(director: Steven Soderbergh; screenwriter: Ed Solomon; cinematographer: Peter And, rews (Soderbergh); editor: Mary Ann Bernard; music: David Holmes; cast: Don Cheadle (Curt Govnes),Benicio Del Toro (Ronald Russo), David Harbour (Matt Wertz), Brendan Fraser  (Doug Jones), Julia Fox (Vanessa Capelli), Ray Liotta (Frank Capelli), Amy Seimetz (Mary Wertz), Noah Jupe (Matthew), Lucy Holt (Peggy), Bill Duke (Aldrick Watkins), Jon Hamm (Joe Finney), Frankie Shaw (Paula Cole), Hugh Maguire (Mel Forbert), Matt Damon (Mike Lowan), Craig muMs Grant (Jimmy), Lauren LaStrada (Clarisse), Tina Gloss (Louise Forbert), Kieran Culkin (Charley Barnes); Runtime: 115; MPAA Rating: R; producer; Casey Silver: HBO Max/Warner Bros.; 2021)

A slick and twisty crime caper.

Reviewed by Dennis Schwartz

A slick and twisty crime caper competently directed as retro film noir by Steven Soderbergh (“Let Them All Talk”/”Traffic”) and written in an intricate-plotted way with snappy dialogue by Men in Black’s Ed Solomon. It’s set in 1954 Detroit, and involves America’s problems over corporate espionage, racial and political issues, and capitalistic power struggles. It uses the guise of a crowd-pleasing heist to explore further those impactful social-political concerns. The all-star cast is terrific and does wonders with the familiar material, making it far better than the superficial way it looks on paper. The enjoyment comes when small-time crooks get in way over their heads and resort to some off-the-wall comical reactions. It’s worth noting that it’s based on a real-life Detroit scandal that made its way to top-level government circles and industry heads.

In Detroit, in a middle-class neighborhood, in a brick house, three masked men,
Ronald Russo (Benicio Del Toro), Black ex-con Curt Goynes (Don Cheadle) and the wise-ass Charley Barnes (Kieran Culkin), pull guns on a family, and Ronald and Curt hold the feminist wife (Amy Seimetz, a director) and kids (Noah Jupe & Lucy Holt) hostage, as ordered to do so by the bloke who hired them, the middleman Mr. Jones (Brendan Fraser), who works for the unidentified boss who doesn’t want his name known. Meanwhile, the third member, Charley,  takes the bland but funny adulterous husband (David Harbour), a mid-level accountant at General Motors, on an errand to steal a document from the office of Mel Forbert (Hugh Maguire), an executive at General Motors. The encounter at the office with the boss’s frisky scheming secretary Paula Cole (Frankie Shaw) is a scream.

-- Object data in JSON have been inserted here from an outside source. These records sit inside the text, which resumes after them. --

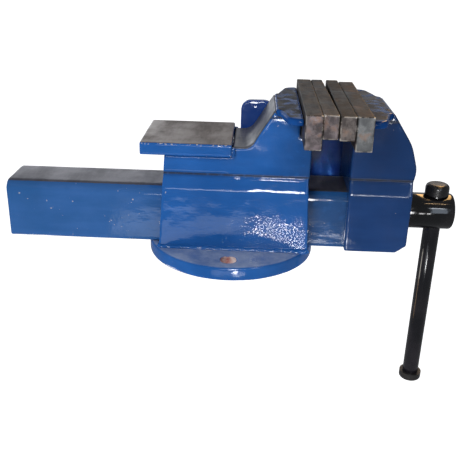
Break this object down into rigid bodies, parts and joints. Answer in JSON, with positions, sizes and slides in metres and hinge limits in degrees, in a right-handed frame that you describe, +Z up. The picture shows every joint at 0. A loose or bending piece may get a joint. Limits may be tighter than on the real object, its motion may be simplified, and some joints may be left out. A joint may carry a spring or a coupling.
{
  "type": "bench vise",
  "caption": "Bench vise with a square slide, a flat anvil plate, stepped steel jaw bars and a T-bar screw handle, on a round bolt-down foot.",
  "frame": {"origin": "centre of the round foot's underside, where it meets the bench", "axes": "+X along the slide towards the handle, +Y along the jaws, +Z up from the bench"},
  "size_m": [0.53, 0.2, 0.3737],
  "materials": {
    "blue_enamel": "thick glossy brushed enamel",
    "dark_enamel": "thick glossy enamel, darker",
    "bare_steel": "ground flat steel, slightly browned",
    "dark_steel": "dull dark steel with paint on the rims",
    "bar_steel": "machined bar with bright worn edges",
    "black_oxide": "blackened fasteners",
    "bronze": "machined bronze",
    "machined_steel": "turned and oiled",
    "black_gloss": "black polished",
    "knob_steel": "dark grey satin"
  },
  "bodies": {
    "fixed_body": {"base_flange": "blue_enamel", "slide_housing": "blue_enamel", "fixed_jaw_neck": "blue_enamel", "anvil_plate": "bare_steel", "side_plate": "dark_enamel", "fixed_jaw_carrier": "dark_steel", "fixed_jaw_block": "bar_steel", "fixed_jaw_plate": "bar_steel", "fixed_jaw_screws": "black_oxide", "screw_nut": "bronze", "nut_bolts": "black_oxide"},
    "moving_jaw": {"slide_bar": "blue_enamel", "moving_jaw_base": "blue_enamel", "moving_jaw_neck": "blue_enamel", "moving_jaw_carrier": "dark_steel", "moving_jaw_block": "bar_steel", "moving_jaw_plate": "bar_steel", "moving_jaw_screws": "black_oxide", "screw_bush": "bronze"},
    "main_screw": {"screw_shaft": "machined_steel", "screw_head": "black_gloss", "thrust_washer": "machined_steel", "spring_washer": "machined_steel", "retaining_collar": "machined_steel", "collar_pin": "machined_steel"},
    "handle": {"handle_bar": "black_gloss", "handle_knob_top": "knob_steel", "handle_knob_bottom": "knob_steel"}
  },
  "joints": [
    {"name": "jaw_slide", "type": "slide", "parent": "fixed_body", "child": "moving_jaw", "axis": [1, 0, 0], "range_m": [0, 0.18]},
    {"name": "screw_spin", "type": "hinge", "parent": "moving_jaw", "child": "main_screw", "pos_m": [0.2, 0, 0.056], "axis": [1, 0, 0], "range_deg": [0, 10800]},
    {"name": "handle_slide", "type": "slide", "parent": "main_screw", "child": "handle", "axis": [0, 0, 1], "range_m": [0, 0.207]}
  ],
  "couplings": [
    {"joint": "screw_spin", "follows": "jaw_slide", "rad_per_m": 1047.2}
  ]
}
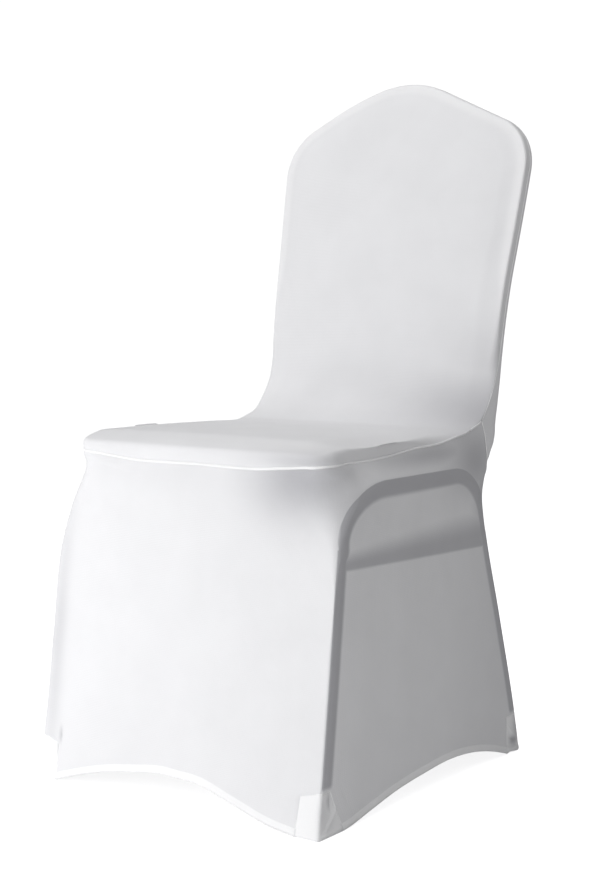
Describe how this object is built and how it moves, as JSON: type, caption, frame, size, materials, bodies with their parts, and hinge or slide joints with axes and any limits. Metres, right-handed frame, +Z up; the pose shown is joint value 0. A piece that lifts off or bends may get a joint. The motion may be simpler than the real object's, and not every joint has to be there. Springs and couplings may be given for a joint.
{
  "type": "stretch banquet chair cover",
  "caption": "Fitted white stretch cover for a crown-back banquet chair, closed over seat and back, with a skirt to the floor, arched hems and foot pockets.",
  "frame": {"origin": "on the floor, under the middle of the cover's width and depth", "axes": "+Z up, +X to the cover's left, -Y to the seat's front"},
  "size_m": [0.4772, 0.556, 0.9513],
  "materials": {
    "seat_and_back_knit": "matte white stretch knit",
    "outside_back_knit": "matte white stretch knit",
    "skirt_knit": "matte white stretch knit",
    "foot_pocket_knit": "matte white stretch knit, doubled"
  },
  "bodies": {
    "root": {"front_panel": "seat_and_back_knit", "back_panel": "outside_back_knit", "skirt": "skirt_knit", "foot_pocket_front_left": "foot_pocket_knit", "foot_pocket_front_right": "foot_pocket_knit", "foot_pocket_rear_left": "foot_pocket_knit", "foot_pocket_rear_right": "foot_pocket_knit"}
  },
  "joints": []
}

Furthermore the crime drama depicts culture clashes and double-crosses between the Italian mob, and its raging spokesman Frank Capielli (Ray Liotta) and the menacing Black syndicate leader
Aldrick Watkins (Bill Duke).

Though only in a small part,
Julia Fox gamely plays Vanessa, the unfaithful wife of Liotta, who comes off with the mother of all snaps to shame her mobster hubby.

It might be forgettable, but when viewed onscreen it’s so kinetic you can’t stop watching it.